Naturally, for a world so steeped in magic, the presence of magic workers is essential. Discworld’s Wizards and Witches make life easier for the average citizen, mostly by doing nothing in the case of the wizards (they don’t use magic but they do it in a dynamic way, not like people who don’t use magic because they can’t, but because they can, they don’t. It makes sense to them, and lets them eat huge meals and lounge around on tenure doing nothing and feeling very accomplished.) Of course, no mention of the wizards is complete without introducing their librarian, who loves bananas and says ‘Oook’, due to his unusually ape-like physiology. Just don’t call him a monkey.

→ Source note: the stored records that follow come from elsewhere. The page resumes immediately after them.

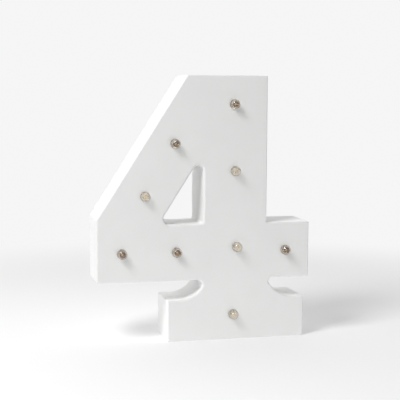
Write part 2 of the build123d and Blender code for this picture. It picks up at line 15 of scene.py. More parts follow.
import bmesh
import bpy
import numpy as np
from mathutils import Matrix, Vector, noise
from mathutils.geometry import delaunay_2d_cdt


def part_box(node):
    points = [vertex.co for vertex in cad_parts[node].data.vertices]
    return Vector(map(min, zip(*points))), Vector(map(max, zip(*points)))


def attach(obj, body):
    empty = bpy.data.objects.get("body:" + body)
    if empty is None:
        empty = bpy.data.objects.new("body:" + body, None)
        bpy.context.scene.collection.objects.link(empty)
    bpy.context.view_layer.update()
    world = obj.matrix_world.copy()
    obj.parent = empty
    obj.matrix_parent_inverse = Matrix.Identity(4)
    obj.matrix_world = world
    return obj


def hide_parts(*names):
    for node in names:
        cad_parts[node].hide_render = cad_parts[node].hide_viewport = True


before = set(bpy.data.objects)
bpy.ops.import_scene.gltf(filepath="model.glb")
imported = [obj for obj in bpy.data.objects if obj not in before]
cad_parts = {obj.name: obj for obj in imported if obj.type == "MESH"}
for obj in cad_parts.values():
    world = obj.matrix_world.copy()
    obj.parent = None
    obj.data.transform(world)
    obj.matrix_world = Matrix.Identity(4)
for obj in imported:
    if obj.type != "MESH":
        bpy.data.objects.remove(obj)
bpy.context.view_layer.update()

log = logging.getLogger("marquee_number")

MM = 0.001
FULL_TURN = 2 * math.pi
NOISE_SEED = 1


def in_plan(point: Vector) -> Vector:
    """The place of a point in the front elevation: its X and Z."""
    return Vector((point.x, point.z))


def at_depth(place: Vector, depth: float) -> Vector:
    """The point of the front elevation at the depth Y."""
    return Vector((place.x, depth, place.y))


def arc(centre: Vector, radius: float, start: float, end: float, step: float) -> list[Vector]:
    """Points along an arc of the front elevation, both ends included.

    Args:
        centre: The arc's centre.
        radius: Its radius.
        start: The angle of its first point, in degrees from +X.
        end: The angle of its last point, past start either way.
        step: The longest distance between two points.

    Returns:
        The points in order.
    """
    sweep = math.radians(end - start)
    count = max(2, math.ceil(abs(sweep) * radius / step))
    angles = [math.radians(start) + sweep * i / count for i in range(count + 1)]
    return [centre + Vector((math.cos(a), math.sin(a))) * radius for a in angles]


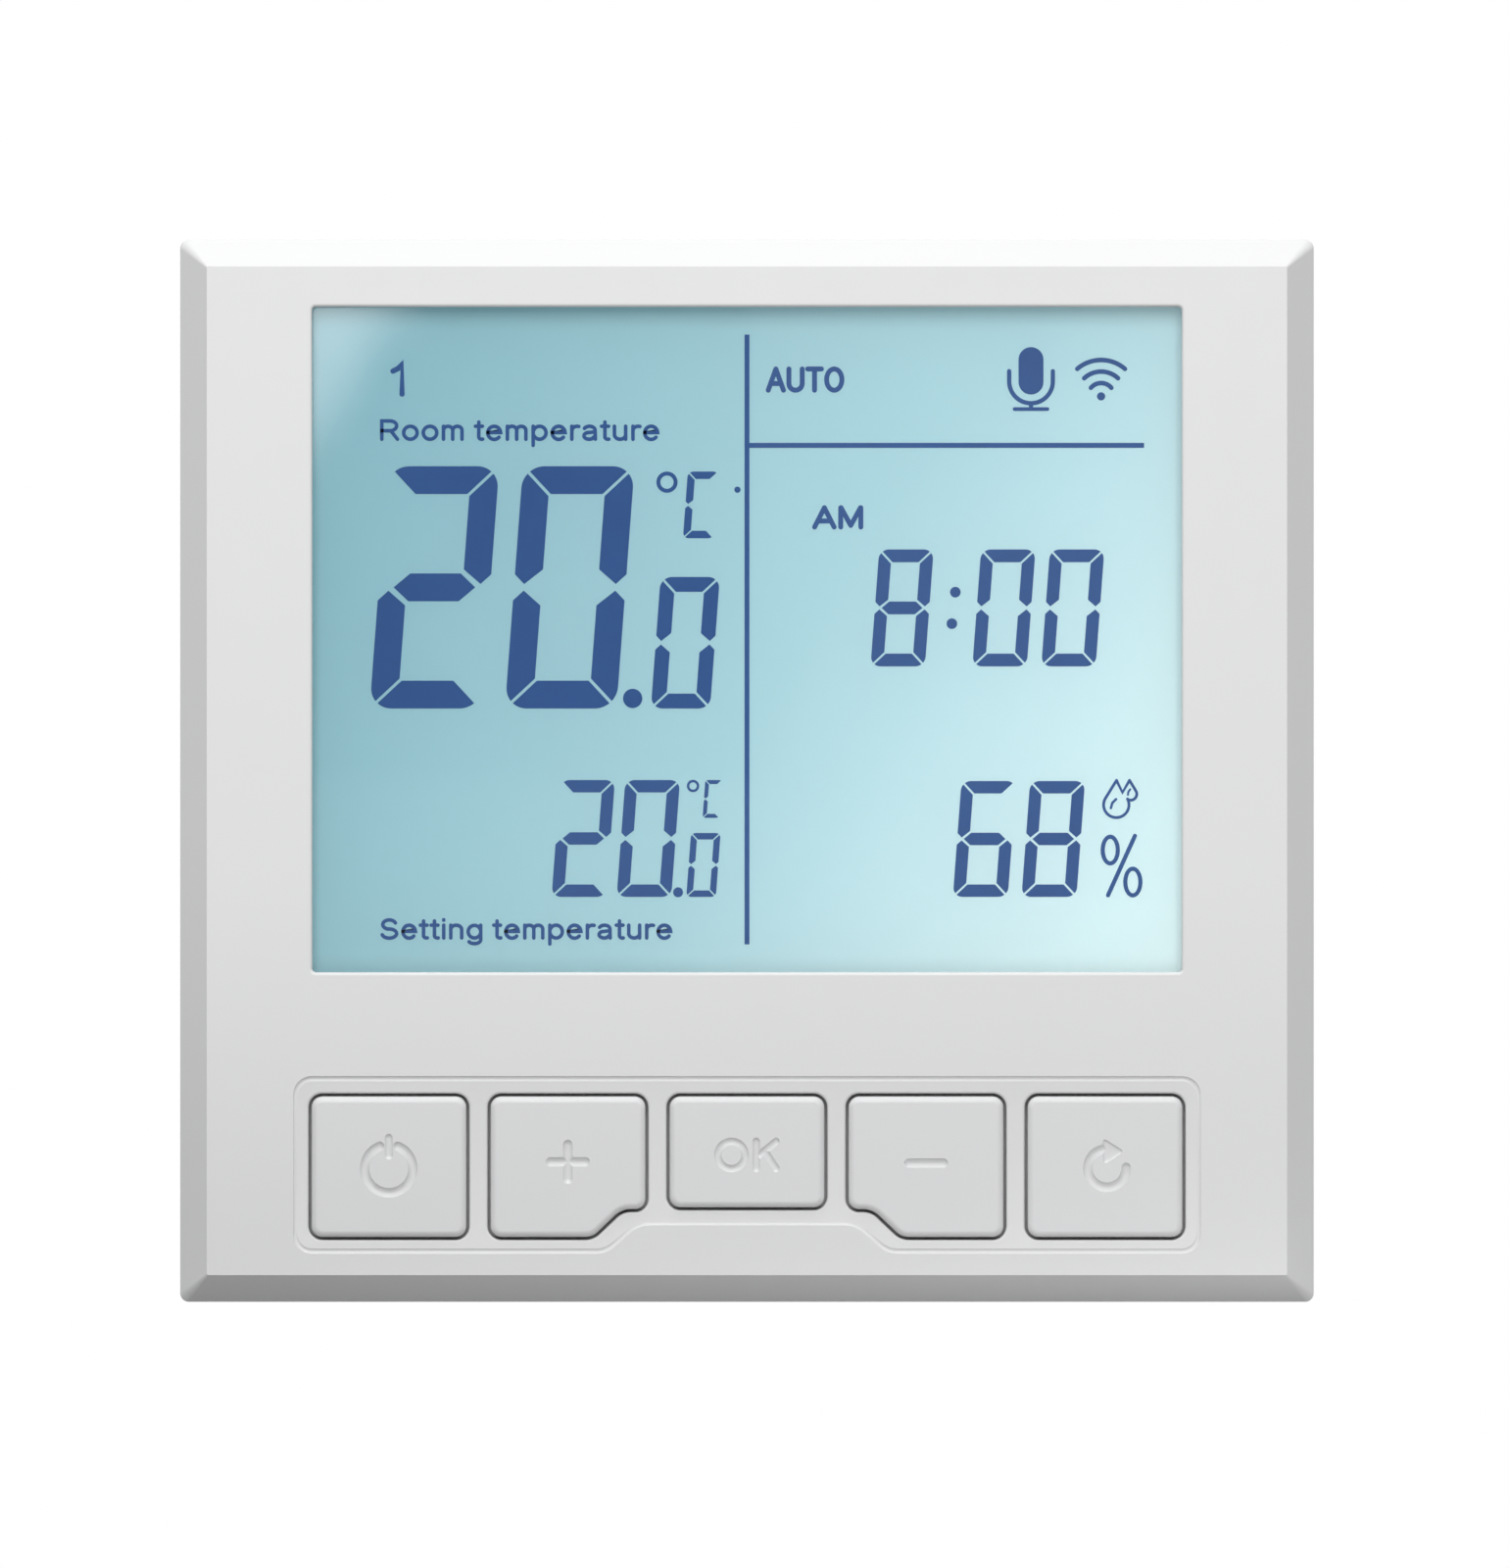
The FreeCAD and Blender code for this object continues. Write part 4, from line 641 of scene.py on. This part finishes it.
def terminal_number(number):
    """Raised figure above a terminal's screw, read from behind."""
    low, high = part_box(f"terminal_screw_{number}")
    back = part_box("terminal_block")[1].y
    data = lettering(str(number), NUMBER_WEIGHT)
    left, right = extent(data, 0)
    foot, head = extent(data, 1)
    size = NUMBER_HEIGHT * MM / (head - foot)
    mesh = bmesh.new()
    mesh.from_mesh(data)
    for v in mesh.verts:
        y = back + (NUMBER_RISE if v.co.z > 0 else -NUMBER_SINK) * MM
        v.co = ((low.x + high.x) / 2 - (v.co.x - (left + right) / 2) * size, y,
                high.z + NUMBER_GAP * MM + (v.co.y - foot) * size)
    return piece(f"terminal_number_{number}", mesh, "wall_base", NUMBER_FINISH)


NUMBER_FINISH = moulded("number_plastic", srgb(210, 222, 208), 0.45, 0.2, 0.004, 0.03)
for pole in POLES:
    terminal_number(pole)


# ---------------------------------------------------------------- stage, light and camera
# Lengths here are in metres, apart from GLARE_EDGE and GLARE_FADE, which are in millimetres.
FLOOR_RADIUS, FLOOR_Z = 0.6, -0.11
CARD_HALF_WIDTH, CARD_Z, CARD_NEAR, CARD_FAR = 0.09, -0.046, -0.0175, -0.064
CARD_GREYS, CARD_GREY_REACH = (0.3, 0.75), 0.04      # left and right ends of the grey, and where they are
CARD_BLACK, CARD_GREY = -0.032, -0.026               # it turns from black to grey between these two, in Y
GLARE_Y, GLARE_SIZE = -1.12, 0.09
GLARE_EDGE, GLARE_INWARD = (-54.0, 75.5), (-0.848, 0.53)     # a point on the glare's edge, and the way in
GLARE_FADE, GLARE_LEVEL = 12.0, 3.6
SKY = {"above": 0.86, "ahead": 0.24, "behind": 0.6}
LIGHTS = [                                           # name, place, width, height and power
    ("top_light", (-0.03, -0.16, 0.30), 0.30, 0.16, 0.28),
    ("front_light", (0.0, -0.9, 0.35), 0.5, 0.5, 3.75),
    ("low_light", (0.0, -0.9, -0.4), 0.5, 0.5, 1.23),
]
FRAME_HEIGHT = 0.1267                                # height that the camera sees at the front cover
CAMERA_X, CAMERA_Z = 0.00061, -0.00107


def flat_shape(name, corners, finish):
    data = bpy.data.meshes.new(name)
    data.from_pydata([Vector(c) for c in corners], [], [tuple(range(len(corners)))])
    data.materials.append(finish.material)
    made = bpy.data.objects.new(name, data)
    bpy.context.scene.collection.objects.link(made)
    return made


def floor():
    """Pale round floor below the object. It takes shadows, but neither blocks light nor throws it up."""
    f = Finish("floor_paint", 0.6)
    f.set("Base Color", f.mottle((0.78, 0.78, 0.78, 1), 0.01, 60.0))
    f.bump(f.noise(1.0), 0.02)
    rim = [(x, y, FLOOR_Z) for x, y in arc(0, 0, FLOOR_RADIUS, 0, 355, 71)]
    made = flat_shape("floor", rim, f)
    made.visible_diffuse = made.visible_glossy = made.visible_shadow = False
    return made


def low_card():
    """Black card just below and in front, which keeps light off the lower face and the bottom bevel. Its near
    strip is grey, paler to the right, and hands some of the light from above on to the bevel."""
    f = Finish("card_grey", 0.9)
    x, y, _ = f.axes()
    level = f.calc("MULTIPLY", f.ramp(x, -CARD_GREY_REACH, CARD_GREY_REACH, *CARD_GREYS),
                   f.ramp(y, CARD_BLACK, CARD_GREY))
    f.set("Base Color", f.add("CombineColor", {0: level, 1: level, 2: level}).outputs[0])
    corners = bar(-CARD_HALF_WIDTH, CARD_NEAR, CARD_HALF_WIDTH, CARD_FAR)
    made = flat_shape("card", [(x, y, CARD_Z) for x, y in corners], f)
    made.visible_camera = False
    return made


def window_glare():
    """Bright panel behind the camera, which shows in reflections alone: it is the pale patch in the corner of
    the display's window."""
    f = Finish("glare")
    x, _, z = f.axes()
    beyond = [f.calc("MULTIPLY", f.calc("SUBTRACT", place, edge * MM), inward / MM)
              for place, edge, inward in zip((x, z), GLARE_EDGE, GLARE_INWARD)]
    level = f.ramp(f.calc("ADD", *beyond), 0.0, GLARE_FADE, 0.0, GLARE_LEVEL, smooth=True)
    f.set("Base Color", (0, 0, 0, 1))
    f.set("Emission Color", (1, 1, 1, 1))
    f.set("Emission Strength", level)
    made = flat_shape("glare", [(x, GLARE_Y, z) for x, z in bar(-GLARE_SIZE, 0, 0, GLARE_SIZE)], f)
    made.visible_camera = made.visible_diffuse = made.visible_shadow = False
    return made


def soft_light(name, place, width, height, power):
    """White area light that looks at the origin, in the middle of the plate."""
    data = bpy.data.lights.new(name, "AREA")
    data.shape = "RECTANGLE"
    data.size, data.size_y = width, height
    data.energy = power
    made = bpy.data.objects.new(name, data)
    made.location = place
    made.rotation_euler = (Vector((0, 0, 0)) - Vector(place)).to_track_quat("-Z", "Y").to_euler()
    bpy.context.scene.collection.objects.link(made)
    return made


def surroundings():
    """White to the camera, and soft light on the object, from above, from in front and from behind."""
    world = bpy.data.worlds.new("studio")
    bpy.context.scene.world = world
    world.use_nodes = True
    tree = world.node_tree
    tree.nodes.clear()

    def add(kind, inputs=None, **settings):
        return add_node(tree, kind, inputs, **settings)

    def calc(operation, a, b):
        return add("Math", {0: a, 1: b}, operation=operation).outputs[0]

    split = add("SeparateXYZ", {0: add("TexCoord").outputs["Generated"]})
    above = calc("MULTIPLY", calc("MAXIMUM", split.outputs[2], 0.0), SKY["above"])
    ahead = calc("MULTIPLY", calc("MAXIMUM", calc("MULTIPLY", split.outputs[1], -1.0), 0.0), SKY["ahead"])
    behind = calc("MULTIPLY", calc("MAXIMUM", split.outputs[1], 0.0), SKY["behind"])
    level = calc("ADD", calc("ADD", above, ahead), behind)
    soft = add("Background", {"Color": (0.985, 0.995, 1.0, 1), "Strength": level})
    white = add("Background", {"Color": (1, 1, 1, 1), "Strength": 1.0})
    seen = add("LightPath").outputs["Is Camera Ray"]
    both = add("MixShader", {0: seen, 1: soft.outputs[0], 2: white.outputs[0]})
    add("OutputWorld", {"Surface": both.outputs[0]})


floor()
low_card()
window_glare()
surroundings()
for light in LIGHTS:
    soft_light(*light)

camera_data = bpy.data.cameras.new("camera")
camera_data.lens = 300
camera_data.sensor_width = 36
camera_data.clip_end = 20
camera = bpy.data.objects.new("camera", camera_data)
distance = FRAME_HEIGHT * camera_data.lens / camera_data.sensor_width
camera.location = (CAMERA_X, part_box("front_cover")[0].y - distance, CAMERA_Z)
camera.rotation_euler = (math.radians(90), 0, 0)
bpy.context.scene.collection.objects.link(camera)
bpy.context.scene.camera = camera
bpy.context.scene.view_settings.view_transform = "Standard"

The witches, on the other hand, do quite a lot for everyone, but they also avoid using magic whenever possible. In their case, they figure why waste magic when good old headology (psychology) works so well? No need to curse someone when you can mutter under your breath and have them jinx themselves out of fear. Granny Weatherwax and Nanny Ogg hold local farmers in thrall - Granny by her cussedness, and Nanny by her atrociously bad jokes.

All of the Discworld is, of course, carefully watched by Death, a seven foot tall skeleton who SPEAKS IN CAPITAL LETTERS and tries very hard to understand the humans in his care. A surprisingly personable fellow who even has a granddaughter (she fills in for him on his occasional disappearances) and a pet, of sorts. Death of Rats SQUEAKS IN CAPITALS, but at least he’s some company.

The Discworld is a wonderfully comfortable, familiar place, with the kinds of people you could pull off of any street here. So, go out to your local library, or bookstore (yes, we do carry them!) and start reading! First, read The Color of Magic and The Light Fantastic. Then, go wild! And when you’ve worked your way through the wonders of Terry Pratchett’s fabulous imagination, you can get in line behind me to read Making Money. I promise you, it will be well worth the effort!